Ayer fui a tomar un café con las amigas. En la mesa de junto, un corrillo de señoras platicaban caldeadamente sobre “la última putería de la Señora C”.

La Señora C, es una señora que existe y que obviamente no se llama “Señora C”, pero por solidaridad con el género y con el gremio de las damas señaladas por su salvaje libertad, no revelaré el nombre.

No me compete ni me interesa.

Lo que me importa es contar cómo las arpías de la mesa de junto deshacían la honra de la Señora C, quien a veces va a tomar café con ellas, con las arpías que seguramente se revuelcan con otros hombres que no son sus maridos, pero que a la hora del café se instalan en el papel de beatas.

Estas mujeres apuraban sus tazas y reían maliciosamente al unísono que conjuraban la inminente ruina de la Señora C.

“Se está descuidando demasiado. Sale con el galán a todos lados valiéndole madres si el marido o un amigo del marido la ve”.

“No tarda en reventarle la bomba”.

“Bueno, bueno, si le revienta será por tonta porque lo que sobran en la ciudad son moteles”.

“Es que la pendeja se enamoró del chavito y cree que a la hora de la hora le va a responder”.

“Ya quiero ver cómo se le borra esa sonrisa estúpida de la cara el día que el cornudo la deje en la calle y el amantito aplique la graciosa huida”.

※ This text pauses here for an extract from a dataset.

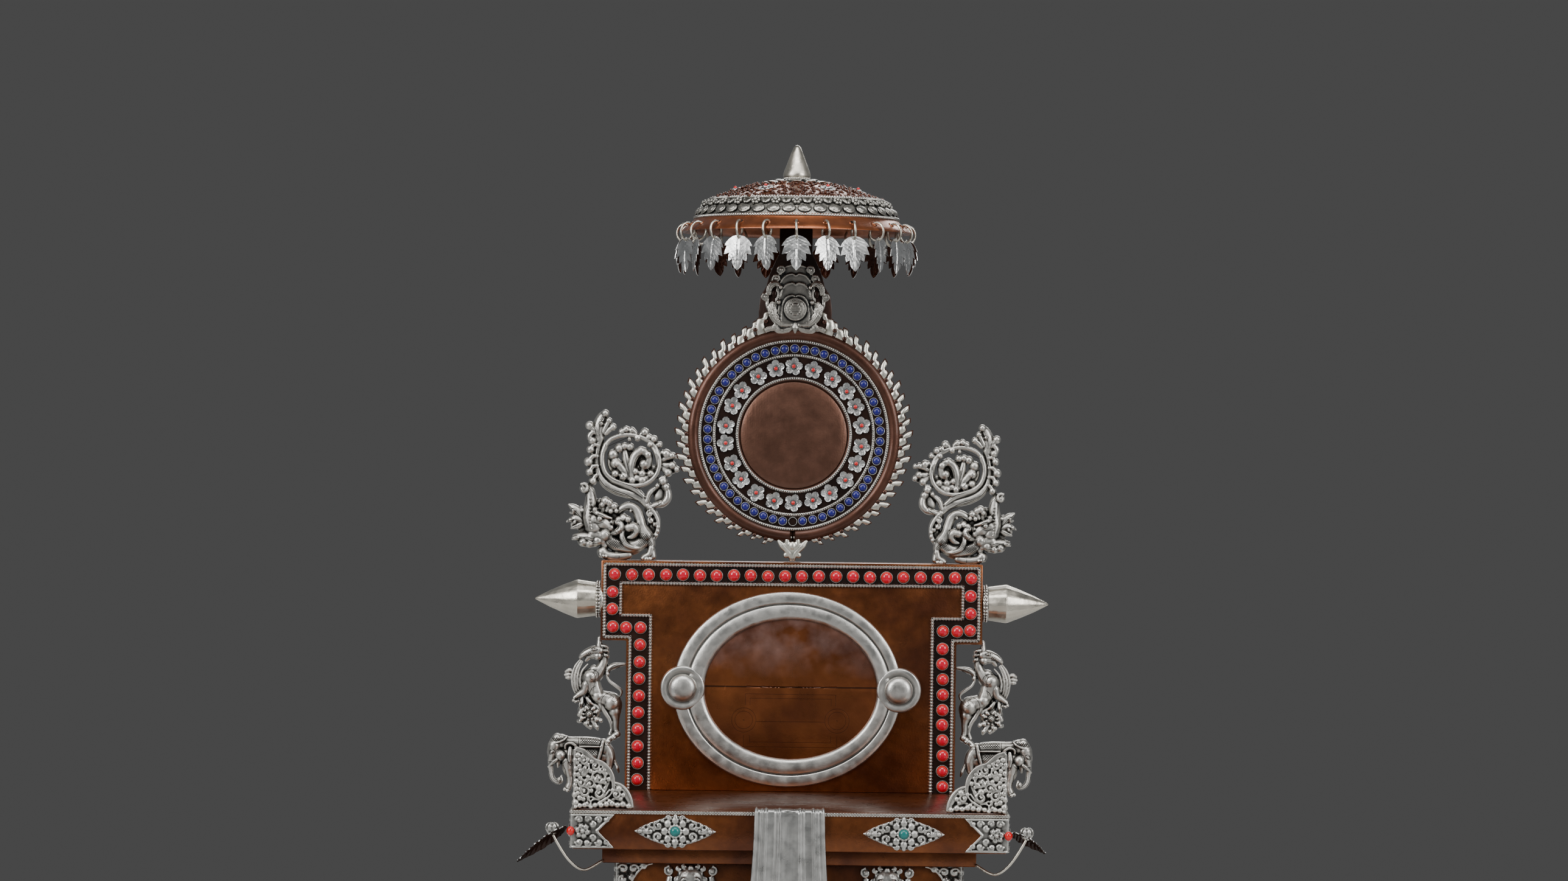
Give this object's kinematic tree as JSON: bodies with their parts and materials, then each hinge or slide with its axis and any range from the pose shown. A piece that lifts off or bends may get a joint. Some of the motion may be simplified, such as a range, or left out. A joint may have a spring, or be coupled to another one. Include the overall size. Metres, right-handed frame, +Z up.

Esos eran los comentarios que yo alcanzaba a oír desde mi mesa, y pensé: “con amigas así para qué quiere uno enemigas”.

Pensé en la Señora C, y sin conocerla, simpaticé con ella. Me agradó por el simple hecho de intuir que va a estar sola en una guerra que seguramente se le desatará cuando, en efecto, el marido se entere; porque pocos son los hombres que “pasan” un error así; ante todo si ese hombre es un macho alfa al quien le importe más sentenciar a la inculpada antes de ponderar las fallas que él pudo haber tenido para que ella posara sus ojos (y su cuerpo entero) en los brazos de otro.

La Señora C, pensé, les llevaba una buena ventaja a las arpías del café, y esa ventaja consistía simple y llanamente en que ella a esas horas estaba encamada con su amante en lugar de estar perdiendo el tiempo acabándose a las amigas en un café.

Sea cual sea el futuro de la Señora C, pensé, habrá valido la pena por una razón: porque tener un amante no es sinónimo de putería, sino de lo que la propia palabra sugiere: ser amante, aunque sea por una corta temporada, es ser una mujer amada. Una mujer amada a la que un seductor le regresa la vida y la emputece hasta el punto de atreverse a ser feliz.